Chile's lithium strategy has evolved substantially in recent years, and the reactivation of the bilateral treaty can be read as an extension of that strategic repositioning. Similarly, the Argentina lithium brines of the Puna plateau represent a complementary asset base that gains considerably more commercial relevance when assessed within a coordinated binational framework rather than in isolation.
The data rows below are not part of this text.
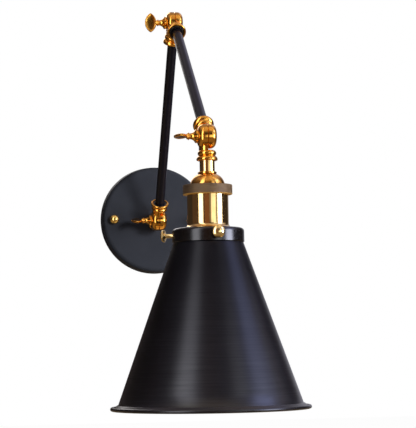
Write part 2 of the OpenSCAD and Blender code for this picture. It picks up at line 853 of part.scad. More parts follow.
// Wall of the shade: neck, shoulder, cone, flared rim and rolled bead
module shade_profile() {
    slope = (shade_foot_r - shade_top_r) / shade_cone_h;
    side = shade_wall * sqrt(1 + slope * slope); // wall measured level
    neck_top = gallery_z + gallery_wall + neck_bead_r;
    polygon([
        [shade_neck_r, neck_top], [shade_neck_r, shade_z - shade_wall],
        [shade_top_r - 0.6, shade_z - shade_wall], [shade_top_r, shade_z],
        [shade_foot_r, shade_foot_z], [rim_r, rim_z - shade_wall / 2],
        [rim_r, rim_z + shade_wall / 2], [shade_foot_r - side * 0.6, shade_foot_z + shade_wall],
        [shade_foot_r - side, shade_foot_z], [shade_top_r - side, shade_z],
        [shade_neck_r - shade_wall, shade_z], [shade_neck_r - shade_wall, neck_top]
    ]);
    translate([shade_neck_r - neck_bead_r / 2, neck_top]) circle(neck_bead_r);
    translate([rim_r, rim_z]) circle(shade_bead_r);
    translate([shade_foot_r + ridge_r / 2, shade_foot_z + ridge_r / 3]) circle(ridge_r);
}

module lamp_shade() {
    color([0.05, 0.05, 0.06]) below_head() rotate_extrude() shade_profile();
}

wall_plate();
mounting_strap();
strap_studs();
ball_nuts();
earth_screw();
base_nipple();
base_washer();
base_locknut();
base_fixed_knuckle();
lower_arm_base_knuckle();
lower_arm_tube();
lower_arm_lock_rings();
lower_arm_elbow_knuckle();
upper_arm_elbow_knuckle();
upper_arm_tube();
upper_arm_lock_rings();
upper_arm_head_knuckle();
base_wing_screw();
elbow_wing_screw();
head_wing_screw();
head_knuckle();
head_nipple();
head_neck();
socket_cap();
cap_locknut();
socket_collar();
socket_body();
socket_insert();
terminal_screws();
screw_shell();
centre_contact();
shade_gallery();
gallery_ring_nut();
lamp_shade();
shade_screw_front();
shade_screw_left();
shade_screw_right();
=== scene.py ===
import bpy
import json
import math
from mathutils import Matrix, Vector


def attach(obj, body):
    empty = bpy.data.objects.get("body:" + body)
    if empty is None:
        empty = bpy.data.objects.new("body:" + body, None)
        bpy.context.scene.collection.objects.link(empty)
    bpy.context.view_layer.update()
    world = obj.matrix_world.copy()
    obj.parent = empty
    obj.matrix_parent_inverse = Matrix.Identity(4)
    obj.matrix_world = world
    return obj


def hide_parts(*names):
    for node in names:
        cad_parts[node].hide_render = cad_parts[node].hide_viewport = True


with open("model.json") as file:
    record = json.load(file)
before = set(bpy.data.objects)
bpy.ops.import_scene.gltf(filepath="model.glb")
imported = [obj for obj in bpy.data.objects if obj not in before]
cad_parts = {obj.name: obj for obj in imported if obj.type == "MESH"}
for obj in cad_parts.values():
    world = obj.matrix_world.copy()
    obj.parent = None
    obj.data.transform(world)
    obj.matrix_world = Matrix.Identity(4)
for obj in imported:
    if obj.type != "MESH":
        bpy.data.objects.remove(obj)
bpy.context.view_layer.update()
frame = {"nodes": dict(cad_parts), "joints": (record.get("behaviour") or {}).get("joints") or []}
print("frame loaded")


# the camera stands a little left of the lamp and below the elbow, and looks slightly up
camera = {
    "place": (-0.2519, -1.8330, -0.1422),
    "yaw": -9.734,
    "pitch": 4.6,
    "roll": -0.93,
    "lens": 138.15,
}


def addCamera(spec):
    yaw, pitch, roll = (math.radians(spec[key]) for key in ("yaw", "pitch", "roll"))
    forward = Vector((-math.sin(yaw) * math.cos(pitch), math.cos(yaw) * math.cos(pitch), math.sin(pitch)))
    right = Vector((math.cos(yaw), math.sin(yaw), 0))
    up = right.cross(forward)
    right, up = math.cos(roll) * right + math.sin(roll) * up, math.cos(roll) * up - math.sin(roll) * right
    bpy.ops.object.camera_add()
    view = bpy.context.object
    view.name = "photoCamera"
    turn = Matrix((right, up, -forward)).transposed().to_4x4()
    view.matrix_world = Matrix.Translation(spec["place"]) @ turn
    view.data.sensor_width = 36
    view.data.lens = spec["lens"]
    view.data.clip_start = 0.05
    view.data.clip_end = 50
    bpy.context.scene.camera = view


addCamera(camera)
print("camera placed")


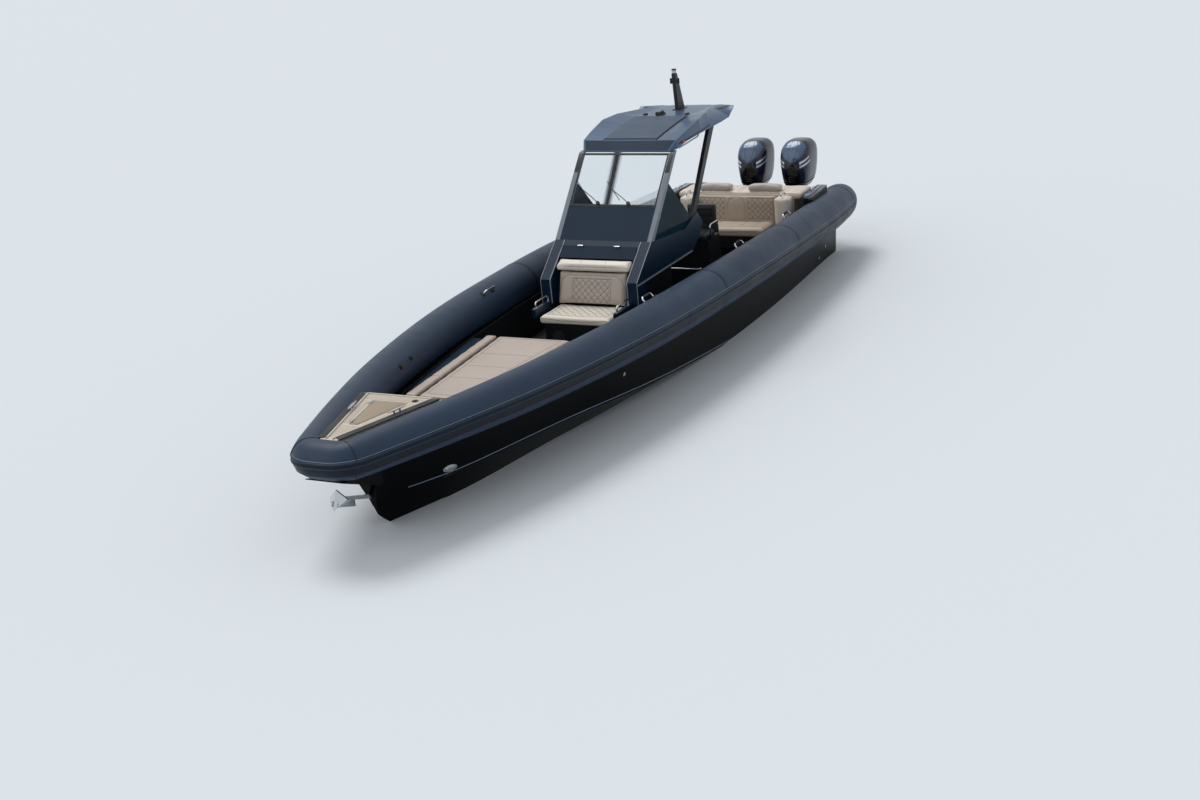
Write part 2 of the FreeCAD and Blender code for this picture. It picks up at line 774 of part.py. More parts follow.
def pad_strip(label, x0, x1, outer, inner, side):
    """A pad from its outer inset to its inner one, the inner edge on the given side."""
    corners = (
        (x0, pad_half(x0, outer)),
        (x1, pad_half(x1, outer)),
        (x1, pad_half(x1, inner) * side),
        (x0, pad_half(x0, inner) * side),
    )
    return soften(flat_plate(label, corners, pad_low, pad_high), S.pad_soft)


border = pad_strip("border", S.sundeck_rear_x, split_x, 0, S.pad_border, 1)
centre = pad_strip("centre", S.sundeck_rear_x, split_x, split, split, -1)
front = pad_strip("front", front_x, S.pad_front_x, 0, 0, -1)
border_pair = both_sides("border_pair", border)
pads = doc.addObject("Part::Compound", "sundeck_pads")
pads.Links = [border_pair, centre, front]
keep(pads, "sundeck_pads")


# Console

SCREEN_RUN = (S.screen_top_x - S.screen_base_x) / (S.screen_top_z - S.screen_base_z)


def screen_x(z):
    """The windscreen's outer face at a level."""
    return S.screen_base_x + (z - S.screen_base_z) * SCREEN_RUN


pod_front = S.console_front_x - 120
keep(side_profile("console_pod", (
    (pod_front, S.sole_level),
    (pod_front, S.arm_low),
    (pod_front - 120, S.arm_low),
    (pod_front - 120, S.console_low),
    (S.dash_x - 100, S.console_low),
    (S.dash_x - 60, S.sole_level),
), S.pod_half), "console_pod")

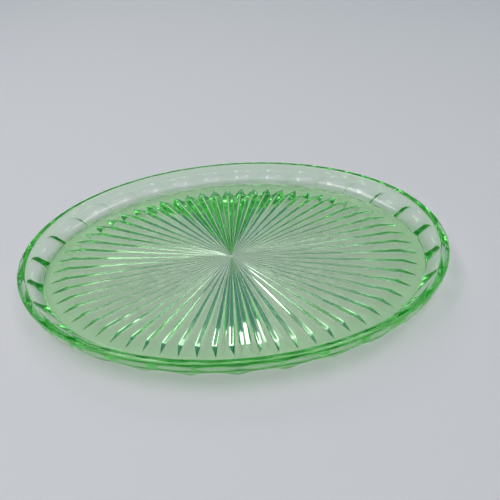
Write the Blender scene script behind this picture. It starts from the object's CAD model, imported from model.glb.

The Chile and Argentina mining treaty reactivation can be understood partly as a response to this vulnerability. By presenting a coordinated investment environment, both governments strengthen their collective negotiating position in global critical mineral supply chain discussions. Whether that coordination translates into operational project outcomes will depend on the institutional follow-through that historically has distinguished successful bilateral frameworks from those that remain perpetually aspirational. For further context on how this framework is evolving, the fund.ar shared mountain range analysis provides a detailed examination of the integration opportunities specific to the energy transition.

Key Treaty Reference Data

Metric Detail
Treaty signed 29 December 1997
Treaty entered into force 20 December 2000
Complementary Protocol signed 20 August 1999
Minimum construction-phase economic impact (Chile) US$1.25 billion
Total projected bilateral economic impact US$6 billion
Pascua-Lama estimated capital requirement US$8 billion+
2026 reactivation focus areas Customs, taxation, labour, infrastructure
Primary commodities Copper, lithium, gold, silver

This article is intended for informational purposes only and does not constitute financial or investment advice. Forward-looking projections and scenario analyses involve significant uncertainty and should not be relied upon as predictions of future outcomes. Readers should conduct independent due diligence before making investment decisions.